New system to improve childcare locations

New system to improve childcare locations

SINGAPORE - A new system to more accurately gauge demand for childcare places is in the works, so that new childcare centres can be built where they are most needed.

It comes amid moves to meet growing demand for childcare services, which saw the Government pledge last year to add 20,000 more childcare places - or about 200 centres - by 2017.

This will provide enough places for one in two children here, up from one in three in 2013.

While a centre's waiting list can provide some indication of demand, it suffers from one key problem - duplication. This is because some parents put their children's names down for places at several childcare centres at the same time, even when the children may already be enrolled in one centre.

To get around this issue, the Early Childhood Development Agency (ECDA) is putting together a database which will filter out repeat applications, and reveal the actual number of people waiting for a place.

Coupled with its existing database of enrolment, this will help it better plan where to open new childcare centres.

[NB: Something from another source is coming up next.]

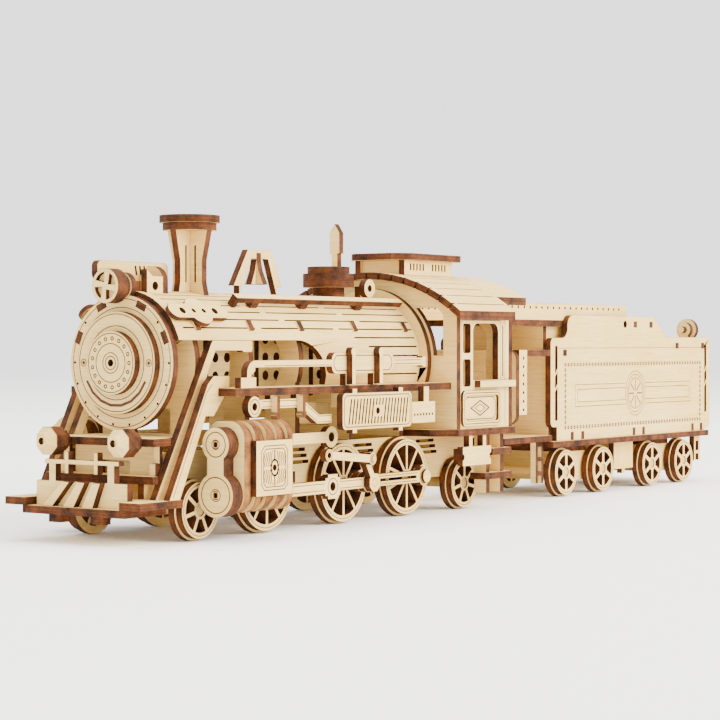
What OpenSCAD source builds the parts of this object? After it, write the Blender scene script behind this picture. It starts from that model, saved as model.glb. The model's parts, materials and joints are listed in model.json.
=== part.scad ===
// Wooden 2-6-2 steam locomotive and tender, slotted together from laser-cut plywood sheet.
// X runs along the train with the front at low X, Z is up, the wheels stand on Z = 0.

/* [Sheet and fits] */
// Thickness of the plywood sheet
sheet = 2; // [1.8:0.1:2.2]
// Gap between pieces that move past each other
slip = 0.2; // [0.15:0.05:0.25]
// Radial clearance of an axle or pin that turns in its bore
run_gap = 0.08; // [0.05:0.01:0.1]
// Gap left for glue between pieces that are fixed together
glue = 0.04; // [0.02:0.01:0.06]
// Radius of the round axle sticks
axle_r = 1.5; // [1.2:0.1:1.8]
// Radius of the crank pins
pin_r = 1.1; // [0.9:0.1:1.3]

/* [Wheels] */
// Tread radius of the six driving wheels
driver_r = 10.8; // [9:0.1:11.2]
// Tread radius of the leading and trailing wheels
pony_r = 7.2; // [6:0.1:8.6]
// Tread radius of the tender wheels
tender_wheel_r = 7.3; // [6:0.1:7.4]
// Height of the flange above the tread
flange_h = 0.64; // [0.5:0.02:0.8]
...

Minister for Social and Family Development Chan Chun Sing, who revealed this new initiative in an interview with The Straits Times this week, said the new database is expected to be ready by the second half of the year.

Explaining the need for it, he added: "Some parents register their children at many places and that messes up the projection of demand... Some may even continue to register their children in the queue, even though their children are already in a particular centre."

The ECDA is interested in knowing who is in the queue only for the purpose of ascertaining its length, he said.

He acknowledged it may be a "sensitive issue" for childcare centre operators to share their waiting lists with ECDA. But he said the data would be kept confidential, so operators would not know their competitors' waiting lists.

Currently, in planning where to locate centres, the ECDA relies on geospatial software which shows the location of existing centres, and demographic data such as the number of children eligible for childcare places in an area.

This year alone, at least 45 centres will be set up islandwide, with most of them sited in newer estates such as Punggol and Sengkang, where there is a higher proportion of young families and more demand for childcare services.

A spokesman for My First Skool, which has six centres in Punggol, said waiting lists give "very limited insight" into the demand for childcare services in an area.

Besides parents registering at multiple centres, some parents whose children are already in childcare centres in other areas may register interest in a specific centre after increased publicity about the centre, she explained.

Accountant Michelle Tay, 35, said it would be good if parents too could know the actual number of people queueing up for a place at centres in a particular vicinity.

Said the Punggol resident, who put her four-year-old daughter's name down on waiting lists at three childcare centres from 2010, before getting a place about a year later: "We'd be less anxious when looking for a childcare place."